Food in Thailand is much more than an instrument to stave off hunger; it’s an experience that should be savoured. Thailand dominates the culinary scene in the world, and it’s easy to see why Thai dishes are the favourite of so many.

A typical Thai dish is a fine blend of sour, spicy, sugary, and sweet flavours. Rice prepared in various ways is the staple food of this country, and it is eaten with a spoon and fork. Some more popular dishes include Thai Green Curry, Pad Thai, and Tom Yum Soup, which you should try while in the country.

Beliefs And Taboos In Thailand.

The Thais are superstitious, often evidenced by their unique practices and customs. For instance, before setting a date for an event or buying a car or home, the Thais consult a monk to ascertain if they will be successful. The Thais also do not congratulate parents after the birth of a baby so as not to make evil spirits regard the child as very precious, which may cause them to steal the infant.

By way of taboos, the Thais do not eat with their left hand, they’re never to criticise the royal family, and they never sit with their feet pointing towards someone. They also never give yellow-coloured flowers and black-coloured items as gifts. It’s considered rude to speak loudly or with overt gestures in public.

Thailand’s Major Holidays

Thailand is rife with colourful and splendid festivals. If your visit coincides with some of these festivities, you’re in for a treat. Some of these festivities happen at particular times, while others vary throughout the year based on the lunar calendar. Some of these include

  • Chakri Day: This day marks the celebration of the coronation of Rama 1 as a monarch in Thailand. It falls on the fourth of April and is used to prepare for the more extended festival of Songkran that lasts for three days.
  • Magha Puga: Magha Puga falls in the third lunar month of every year. It is a widespread festival among Buddhist nations. They celebrate the special day on which Buddha passed down the sacred wisdom of Buddhism to the enlightened ones.
  • Constitution Day: This is celebrated on the 10th of December and marks the transfer of leadership from the absolute monarchy to the Thai constitutional monarchy. The Thais celebrate this day with parades and calisthenic displays.
  • Other major festivals in Thailand include the New Year’s celebration (1st January), the Chulalongkorn Day (23rd October), the Visakha Puja (4th June), and Songkran (13th–15th April).

Popular Culture And Etiquette In Thailand

The Thais take great pride in their nation and often reflect this in their attitudes towards state affairs. They revel in the knowledge that they’re the only country in Southeast Asia that wasn’t colonised. The national anthem is played twice daily without fail, and everyone is supposed to stand still as it is being played. It is common to see the national flag flying in several locations in the country. At the cinemas, the King’s anthem is played before a movie begins.

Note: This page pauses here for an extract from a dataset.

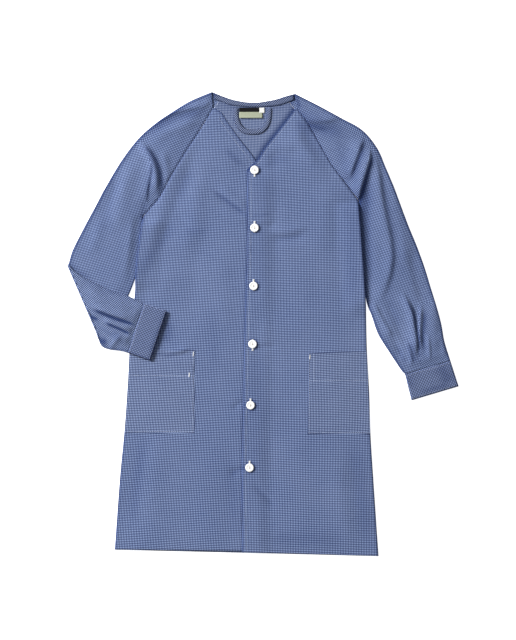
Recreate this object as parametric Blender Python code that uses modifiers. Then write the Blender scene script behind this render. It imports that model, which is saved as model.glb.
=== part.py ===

Thailand is often regarded as ‘The Land of Smiles.’ This is because the locals are often seen wearing goofy and cheerful smiles. They’re generally friendly people but do not think that their smiles always mean well. It may just be masks. Their warm nature also extends to some facets of everyday interaction, like asking for directions. Rather than tell you they do not know or tell you no after a request, they may pretend to know a location or say yes when asked for a favour even though they will not deliver.

Pointing at people with your finger is frowned upon, as is touching people’s or children’s heads as a form of greeting. Instead, they use their mouths to point in a particular direction or extend their whole hand to point in a specific direction.

Greeting And Socialization

In Thailand, the locals greet one another with a form of greeting called the Wai. This form of greeting is begun by a person of lower social status than the other. It involves raising your two hands with the palms held together and touching your body between the forehead and the chest. The fingers should be pointing upwards, and the height at which your finger is raised and how low the head moves to touch your thumbs reflects the degree of respect you have for the other person. The person of lesser status is the first person to offer the Wai. If the difference in social status between two people is great, the wai will not be returned.

For courtesy, you are expected to bring a gift if you visit a local. Flowers and chocolates are considered appropriate gifts, and money is deemed a suitable gift for weddings. Marigolds and carnations are reserved for funerals, so you shouldn’t present them as gifts. Wrap gifts in beautiful colours, except blue, black, and green, as they reserve them for funerals.